<Lexalytics root>/data/tagger

<<Structure | Back to Data Directory index | Themes>>

For users comfortable with regular expressions and the concepts behind a Part of Speech (POS) tagger, you can modify the basic part of speech tagging to handle complex text strings like hyphenated product names, dates and other special text strings.

For each file, click on the filename for more detailed information below.

customlexicon.dat A list of words with known POS tags
gluepatterns.ptn A pattern file applied during tokenization
gluetokens.dat A case-sensitive list of words that should not be split into individual tokens
uri_suffixes.dat A list of extensions used in file and website URI (uniform resource identifiers)

Refer to the List of supported POS tags for information about the part-of-speech tags used within the data files for Salience Engine.

Customizing the tagger in user/tagger

customlexicon.dat

This file allows you to override the POS tagging for individual words. It uses case-sensitive exact matching. Each entry is of the form:

<word><tab><POS tag>

For example:

eBay NNP
iPhone NNP
www.foo.com URL

gluepatterns.ptn

The glue file allows the user to glue-together items that are split apart by the tokenizer, overriding their POS tag at the same time. The syntax of the glue file is as follows:

{pattern}=>{LABEL}

For example to recognize the smiley face :-) in this sentence you'd build a glue pattern like the following:

(=':') (='-') (=')')=>SMILEY

The result of a glue statement like that shown above is a part of speech tagged document with a special marker for smiley faces. Given the sentence:

"Bob Smith is one happy camper :-)"

You get the following tagged text:

Bob/NNP Smith/NNP is/VBZ one/CD happy/JJ camper/NN :-)/SMILEY ./.

The same concept can be applied to any specialty text that the user wishes to tag, like Dates or product names.

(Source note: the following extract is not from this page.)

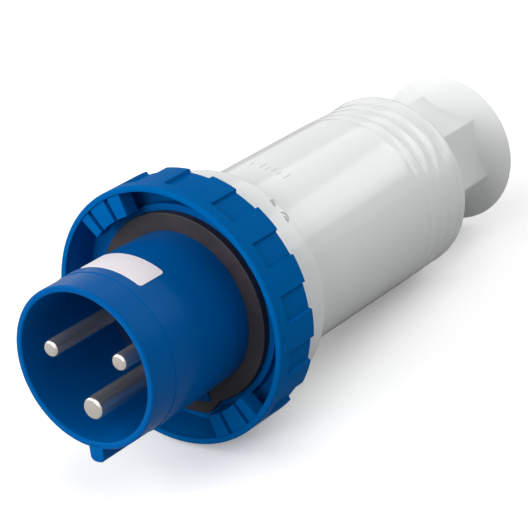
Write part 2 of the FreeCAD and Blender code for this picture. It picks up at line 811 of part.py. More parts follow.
def make_seals():
    housing_seal = new_body("housing_seal")
    turn(housing_seal, "housing_seal_ring",
         rectangle(housing_bore + mm.gland_fit, spigot_radius, spigot_end, seal_seat))
    keep(housing_seal, "housing_seal")

    gland_seal = new_body("gland_seal")
    outer = gland_bore - mm.gland_fit
    bore = seal_bore
    turn(gland_seal, "gland_seal_bush", [
        (bore + mm.seal_taper, seal_front),
        (outer, seal_front),
        (outer, cage_front),
        (bore + mm.seal_taper, cage_front),
        (bore, cage_front - mm.seal_taper),
        (bore, seal_front + mm.seal_taper),
    ])
    keep(gland_seal, "gland_seal")


def make_gland():
    cage = new_body("clamp_cage")
    outer = gland_bore - mm.gland_fit
    nose = mm.seal_taper
    turn(cage, "cage_ring", [
        (cage_bore, cage_front),
        (outer, cage_front),
        (outer, cage_rear - nose),
        (outer - nose, cage_rear),
        (cage_bore, cage_rear),
    ])
    slot = extrude(cage, "cage_slot", bar(mm.cage_slot_width / 2, cage_bore / 2, gland_bore),
                   cage_rear - mm.cage_slot_length, mm.cage_slot_length, cut=True)
    repeat_around(cage, slot, mm.cage_slots, cut=True)
    keep(cage, "clamp_cage")

    thrust = new_body("thrust_ring")
    outer = gland_bore - mm.gland_fit
    turn(thrust, "thrust_washer", rectangle(thrust_bore, outer, thrust_front, thrust_rear))
    keep(thrust, "thrust_ring")


def make_gland_nut():
    body = new_body("gland_nut")

    def draw_hexagon(sketch):
        half = nut_corner / 2
        flat = nut_corner * (math.sqrt(3) / 2)
        draw_polygon(sketch, [
            (0, nut_corner), (flat, half), (flat, -half), (0, -nut_corner), (-flat, -half), (-flat, half),
        ])

    flare_front = nut_rim_station - mm.nut_rim_rise
    flare_start = flare_front - mm.nut_flare_length
    flare_radius = mm.thread_radius - mm.nut_flare_inset
    rim = nut_rim_station + mm.nut_rim_edge
    extrude(body, "nut_hexagon", draw_hexagon, nut_front, flare_front - nut_front, at=mm.nut_phase)
    turn(body, "nut_flare", [
        (0, flare_start),
        (flare_radius, flare_start),
        (flare_radius + mm.nut_flare_bend, flare_start + mm.nut_flare_length / 2),
        (nut_corner, flare_front),
        (nut_rim, nut_rim_station),
        (nut_rim - mm.nut_rim_edge, rim),
        (0, rim),
    ])
    thread_bore = mm.thread_radius + mm.nut_thread_fit
    turn(body, "nut_bore", [
        (0, nut_front),
        (thread_bore, nut_front),
        (thread_bore, nut_shoulder),
        (nut_entry, nut_shoulder),
        (nut_entry, nut_throat_end),
        (nut_entry + mm.bell_bend_radius, nut_throat_end + mm.bell_bend_length),
        (nut_rim - mm.nut_rim_wall, rim),
        (0, rim),
    ], cut=True)
    keep(body, "gland_nut")


make_sleeve()
make_carrier()
for pin_name, (pin_angle, pin_radius) in PINS.items():
    make_pin(pin_name, pin_angle, pin_radius)
    make_terminal_screws(pin_name, pin_angle)
make_carrier_screws()
make_retainer()
make_gasket()
make_locking_ring()
make_housing()
make_seals()
make_gland()
make_gland_nut()
doc.recompute()

# Every object must have recomputed and every sub-part must be sound before anything is written
faulty = [item.Name for item in doc.Objects if "Invalid" in item.State or "Error" in item.State]
if faulty:
    raise RuntimeError(f"failed objects: {faulty}")
os.makedirs("parts", exist_ok=True)
for node in nodes:
    shape = node.Shape
    if shape.isNull() or not shape.isValid() or not shape.Solids:
        raise RuntimeError(f"{node.Label} has no sound solid")
    shape.exportStep(f"parts/{node.Label}.step")
    print(f"{node.Label}: {len(shape.Solids)} solid(s), {shape.Volume / 1000:.2f} cm3")
print(f"{len(nodes)} nodes, rest tilt {rest_tilt:.3f} degrees")
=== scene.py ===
import json
import math

import bmesh
import bpy
from mathutils import Matrix, Vector


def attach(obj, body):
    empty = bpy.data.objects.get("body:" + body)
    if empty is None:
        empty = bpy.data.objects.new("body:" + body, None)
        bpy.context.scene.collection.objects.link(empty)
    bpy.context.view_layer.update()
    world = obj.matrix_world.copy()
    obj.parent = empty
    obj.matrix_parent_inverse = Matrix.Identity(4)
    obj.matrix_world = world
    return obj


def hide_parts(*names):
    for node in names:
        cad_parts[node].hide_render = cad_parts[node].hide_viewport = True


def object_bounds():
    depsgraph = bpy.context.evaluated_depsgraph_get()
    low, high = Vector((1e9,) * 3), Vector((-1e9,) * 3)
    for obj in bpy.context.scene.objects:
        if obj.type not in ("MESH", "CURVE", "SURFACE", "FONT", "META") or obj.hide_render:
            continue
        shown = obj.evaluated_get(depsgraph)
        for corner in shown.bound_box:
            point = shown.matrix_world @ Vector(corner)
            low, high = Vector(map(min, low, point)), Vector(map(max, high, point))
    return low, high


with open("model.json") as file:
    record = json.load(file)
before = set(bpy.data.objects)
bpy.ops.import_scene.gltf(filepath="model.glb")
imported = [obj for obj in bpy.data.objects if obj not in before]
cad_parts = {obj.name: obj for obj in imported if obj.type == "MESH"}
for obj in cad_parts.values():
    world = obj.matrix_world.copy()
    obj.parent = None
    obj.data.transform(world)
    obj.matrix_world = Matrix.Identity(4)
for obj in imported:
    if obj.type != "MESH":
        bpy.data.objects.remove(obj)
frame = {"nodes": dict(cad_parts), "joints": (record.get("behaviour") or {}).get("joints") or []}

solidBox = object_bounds()
print("frame loaded")

# Pieces are drawn in millimetres about the plug's own axis: +Y runs from the mouth to the cable entry,
# an angle of 0 is the top (+Z) and 90 the right-hand side (+X), and the key is at 180.
millimetre = 0.001
nutAxis = next(joint for joint in frame["joints"] if joint["name"] == "gland_turn")["axis"]
restTilt = math.atan2(-nutAxis[2], nutAxis[1])
toRest = Matrix.Rotation(-restTilt, 4, "X") @ Matrix.Scale(millimetre, 4)


# materials

def newMaterial(name):
    material = bpy.data.materials.new(name)
    material.use_nodes = True
    tree = material.node_tree
    shader = tree.nodes["Principled BSDF"]
    place = tree.nodes.new("ShaderNodeTexCoord")
    return material, tree, shader, place.outputs["Object"]


def noiseAt(tree, place, scale, detail, roughness=0.5):
    noise = tree.nodes.new("ShaderNodeTexNoise")
    noise.inputs["Scale"].default_value = scale
    noise.inputs["Detail"].default_value = detail
    noise.inputs["Roughness"].default_value = roughness
    tree.links.new(place, noise.inputs["Vector"])
    return noise.outputs["Fac"]


def rangeOf(tree, value, low, high, fromLow=0.3, fromHigh=0.7):
    spread = tree.nodes.new("ShaderNodeMapRange")
    spread.inputs["From Min"].default_value = fromLow
    spread.inputs["From Max"].default_value = fromHigh
    spread.inputs["To Min"].default_value = low
    spread.inputs["To Max"].default_value = high
    tree.links.new(value, spread.inputs["Value"])
    return spread.outputs["Result"]


def mixColours(tree, factor, first, second):
    mix = tree.nodes.new("ShaderNodeMix")
    mix.data_type = "RGBA"
    mix.inputs["A"].default_value = (*first, 1)
    mix.inputs["B"].default_value = (*second, 1)
    tree.links.new(factor, mix.inputs["Factor"])
    return mix.outputs["Result"]


def varyBy(tree, shader, pattern, colours, roughness):
    # the pattern mixes two colours, and moves the roughness between two values
    mixed = mixColours(tree, rangeOf(tree, pattern, 0, 1), *colours)
    tree.links.new(mixed, shader.inputs["Base Color"])
    tree.links.new(rangeOf(tree, pattern, *roughness), shader.inputs["Roughness"])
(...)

Note: If no tag (like SMILEY) is given to the string then it will be tagged using the normal tagging rules (lexicon lookup falling back on a maximum entropy model).


gluetokens.dat

This is a case-sensitive list of words that should not be split up by the tokenizer when they appear contiguously in the text, which can also impact how words are tagged. For example:

x-box
x-ray
P&G

This will prevent the string x-box from being tokenized as x, -, box causing it instead to produce a single token.

You can make an entry case insensitive by prefixing it with a ~ so

~p&g

would make all occurrences of P&G be tokenized as a single token regardless of case.


uri_suffixes.dat

This data file provides a list of common Internet domain suffixes and file format extensions.